Buruh migran Indonesia di Hong Kong adalah korban dari tindakan pemerasan yang dilakukan oleh majikan dan agen/PJTKI. Lebih dari 22 ribu orang majikan BMI di Hong Kong membayar upah BMI di bawah standar MAW (Minimum Allowable Wage). Hong Kong  Employment Ordinance menetapkan, terhitung mulai 10 Juli 2008 upah minimum pekerja rumah tangga asing adalah HK$ 3580. Pada kenyataannya baik sebelum maupun sesudah hal ini ditetapkan puluhan ribu BMI masih tidak diberikan haknya.

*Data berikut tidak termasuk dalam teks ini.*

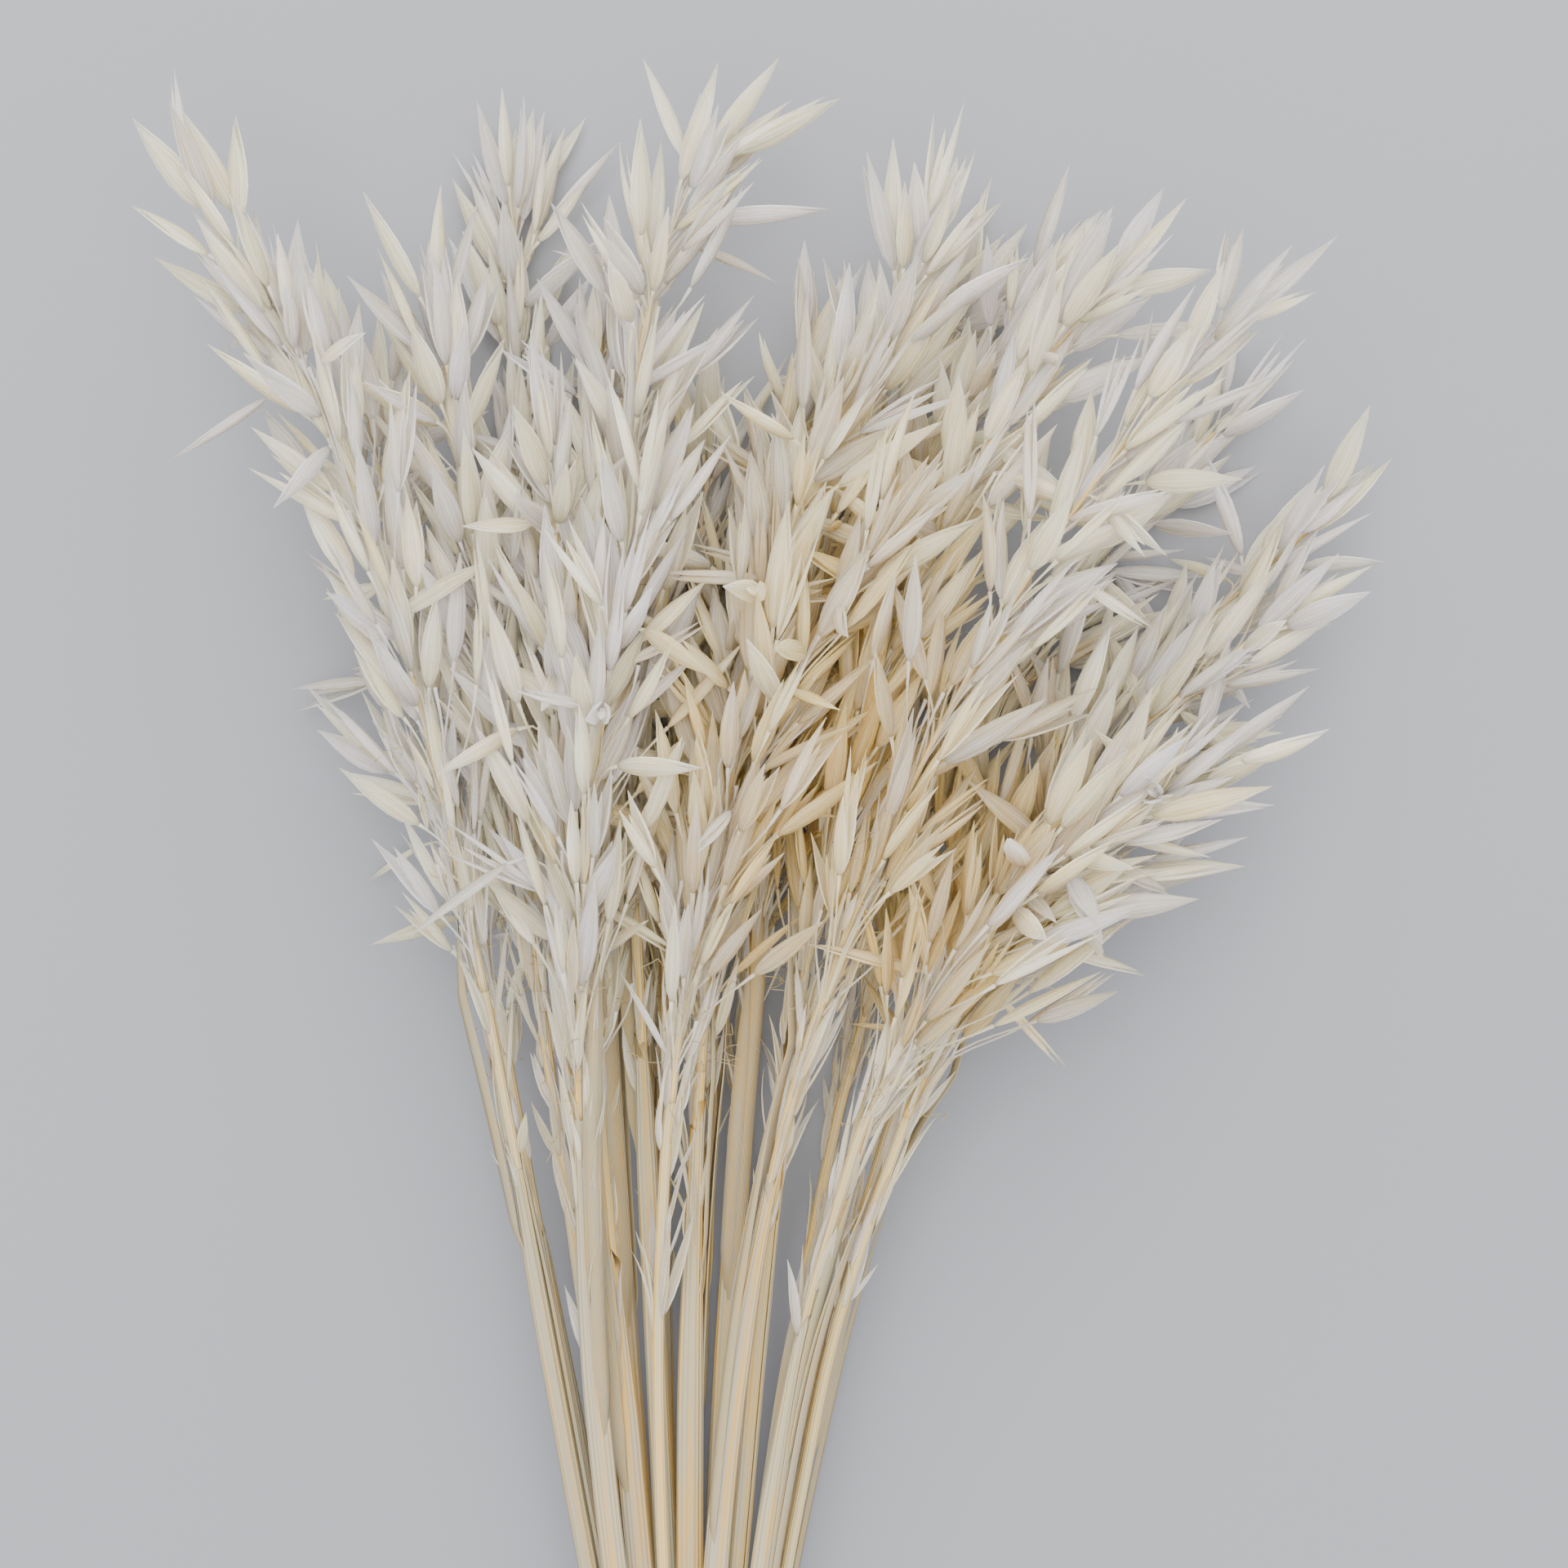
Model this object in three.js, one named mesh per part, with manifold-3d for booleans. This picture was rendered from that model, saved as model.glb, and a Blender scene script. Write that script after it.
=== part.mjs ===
// A bundle of bleached, dried oat stalks, tied with twine and lying on a flat surface.
//
// Frame: millimetres, +Z up. The stalks run along +Y, cut ends at low Y and oat heads at high Y. The origin
// is at the middle of the bundle's underside. While the pieces are made, y = 0 is the middle of the tie.
//
// A stalk is a straw, an oat head (a main stem with branches and spikelets) and, on most of them, a leaf
// sheath wrapped round the straw. The stalks lie in layers, one above the other, so that they can cross
// without touching. Each branch and its spikelet look for a place that is clear of their neighbours.
import * as THREE from "three";
import Module from "manifold-3d";

const wasm = await Module();
wasm.setup();

// ---- Driving sizes, in millimetres and radians ------------------------------------------------------
const GAP = 0.3; // between two pieces that touch
const TAIL_LENGTH = 190; // from the tie down to the longest cut end
const TAIL_UNEVEN = 16; // how much shorter some straws are cut
const NECK_BEND = 16; // how softly a stalk leaves the tie
const FAN_SLOPE = 0.17; // sideways slope of an outermost stalk just above the tie
const TAIL_SLOPE = 0.055; // the same, towards the cut ends

const STRAW_RADIUS = 2.1; // at the cut end
const STRAW_TOP_RADIUS = 1.5; // where the head starts
const STRAW_SIDES = 6;
const JOINT_RADIUS = 2.6; // the swollen joint that a leaf sheath grows from
const JOINT_LENGTH = 5;
const JOINT_BELOW_TIE = 30;
const JOINT_SCATTER = 14;
const STATION_STEP = 42; // between two rings of points along a stalk
const STATION_SPARE = 0.2; // share of a step that is left free before an end's own ring

const SHEATH_WALL = 0.45;
const SHEATH_CLEARANCE = 0.4; // between the straw and its sheath
const SHEATH_WIDENING = 0.7; // a dried sheath is pressed wider than it is thick
const SHEATH_EDGE = 1; // height of the top edge at the open side

const TIE_WIDTH = 12;
const TIE_THICKNESS = 2;
const TIE_CLEARANCE = 0.4;
const LOOP_POINTS = 12; // points that the twine's loop takes from round each straw
const KNOT_RADIUS = 3.4;
const KNOT_END_LENGTH = 17;
const KNOT_END_RADIUS = 1.1;
const KNOT_SIDES = 6;

const HEAD_FLOOR = 9; // height of the lowest heads' middle line
const HEAD_PITCH = 17; // from one layer of heads to the next
const HEAD_REACH = 300; // distance above the tie where those heights hold
const HEAD_SAG = 2.5; // how far a head's tip hangs, for each layer above the lowest
const SAG_BOW = 6; // the power of that curve

const STEM_RADIUS = 1.1; // main stem of an oat head, at its foot
const STEM_TIP_RADIUS = 0.55;
const STEM_SIDES = 3;
const WHORL_SPIKELETS = [4, 3, 3, 3, 2, 1]; // from the head's foot to its tip
const WHORL_STEP = 2.5; // between two branches of one whorl
const WHORL_ABOVE_FOOT = 9;
const BRANCH_RADIUS = 0.5;
const BRANCH_LENGTH = 50; // longest branch at the head's foot
const BRANCH_TIP_LENGTH = 10; // longest branch at its tip
const BRANCH_ROOT = 0.4; // share of the main stem's radius where a branch starts inside it
const BRANCH_OPEN = [0.12, 0.42]; // angle between a branch and the main stem
const SPIKELET_OPEN = [0.02, 0.5]; // further angle between a spikelet and its branch
const SPIKELET_LENGTH = [21, 26];
const END_SPIKELET = 24; // length of the spikelet at a head's tip
const SPIKELET_RADIUS = 2.5;
const SPIKELET_WIDEST = 0.4; // share of its length where a spikelet is widest
const SPIKELET_WAIST = [0.18, 0.62]; // shares of its length between which it counts as full width
const SLENDER = 0.62; // share of the full width that its two ends count as
const HANGING_SHARE = 0.07; // share of the spikelets that hang outwards
const HANGING_OPEN = 1.2; // how much further those open
const SHORTEST_BRANCH = 0.3; // as a share of the longest one of its whorl
const TRIES = 60; // places tried for one spikelet before it is left out
const SHORTEST_EDGE = 0.01; // a branch joins its stem without leaving an edge shorter than this

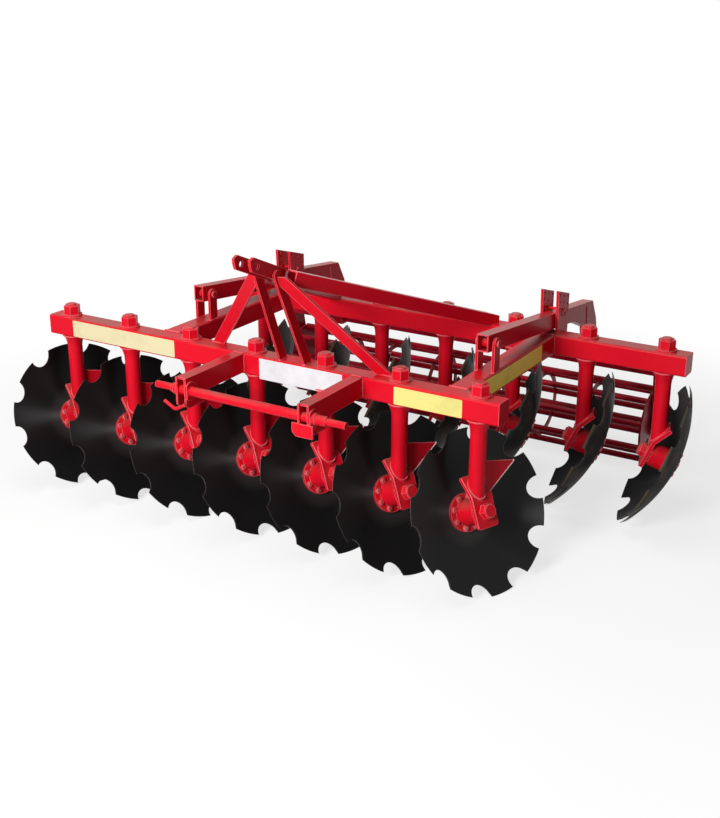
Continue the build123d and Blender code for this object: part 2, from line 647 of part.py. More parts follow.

Praktik underpayment ini terkait dengan tingginya biaya agen, yang dibebankan kepada BMI sebesar HK$ 21000. Melalui pemotongan upah selama 7 bulan, agen/majikan menahan dokumen pribadi (paspor dan kontrak kerja) BMI guna memastikan pembayaran ini. Hal demikian sudah tentu merugikan BMI dan melanggar Hong Kong Employment Ordinance yang menetapkan bahwa biaya agen tidak boleh melebihi dari 10 persen upah bulanan. Sementara sampai detik ini belum ada tindakan kongkrit dari pemerintah Indonesia (KJRI di Hong Kong) terhadap majikan dan agen yang melanggar hukum ini.

 

Alih-alih melaksanakan KEP 653/2004 yang menetapkan biaya penempatan BMI ke Hong Kong sebesar HK$ 9000, terhitung mulai tanggal 10 Juli 2008, pemerintah Susilo Bambang Yudhoyono-Jusuf Kalla melalui Dirjen Pembinaan dan Penempatan Tenaga Kerja Indonesia, KEP 186/PPTK/VII/2008, menetapkan biaya penempatan buruh migran Indonesia ke Hong Kong menjadi Rp.15.550.000. Sebelumnya melalui SK no: KEP 653/2004 biaya penempatan ditetapkan sebesar Rp.9.132.000 atau sebesar HK$9000. Namun, KEP 653/2004 hasil dari perjuangan massa BMI yang menetapkan biaya agen sebesar Rp. 9.132.000, telah dengan sengaja tidak dilaksanakan oleh PJTKI/Agen, bahkan pemerintah Indonesia terlihat tutup mata terhadap pelanggaran ini. Hal ini memperlihatkan bahwa pemerintahan Indonesia tidak mempunyai wibawa di hadapan para tuan-tuan PJTKI/Agen. KEP 653/2004, dengan berbagai macam cara telah ditutup-tutupi oleh pemerintah Indonesia. Menjadi lebih merugikan BMI karena melalui UU no 39/2004, PJTKI diberi keleluasaan sebagai pelaksana dalam melakukan penempatan buruh migran Indonesia ke luar negeri. Pemerasan terhadap BMI menjadi lebih jelas dengan keberadaan terminal khusus BMI, sarang pemerasan. Hal ini memastikan bahwa perlindungan bagi BMI dari pemerintah hanyalah sekedar mimpi.

 

Berdasarkan hal diatas, maka kami organisasi buruh migran Indonesia yang menghimpun diri di Koalisi Organisasi Tenaga Kerja Indonesia di Hong Kong (KOTKIHO), menuntut kepada pemerintahan Indonesia melalui Konsulat Jenderal Republik Indonesia di Hong Kong:

  •    Pangkas biaya agen menjadi HK$ 9000;
  • Stop underpayment;
  •  Blacklist majikan yang melanggar hukum;
  • Cabut ijin PJTKI/Agen yang melanggar hukum; 
  •  Bubarkan terminal III dan IV;
  • Cabut UU no 39/2004 dan segera ratifikasi Konvensi PBB Tahun 1990 Tentang Perlindungan Hak Buruh Migran dan Seluruh Anggota Keluarganya.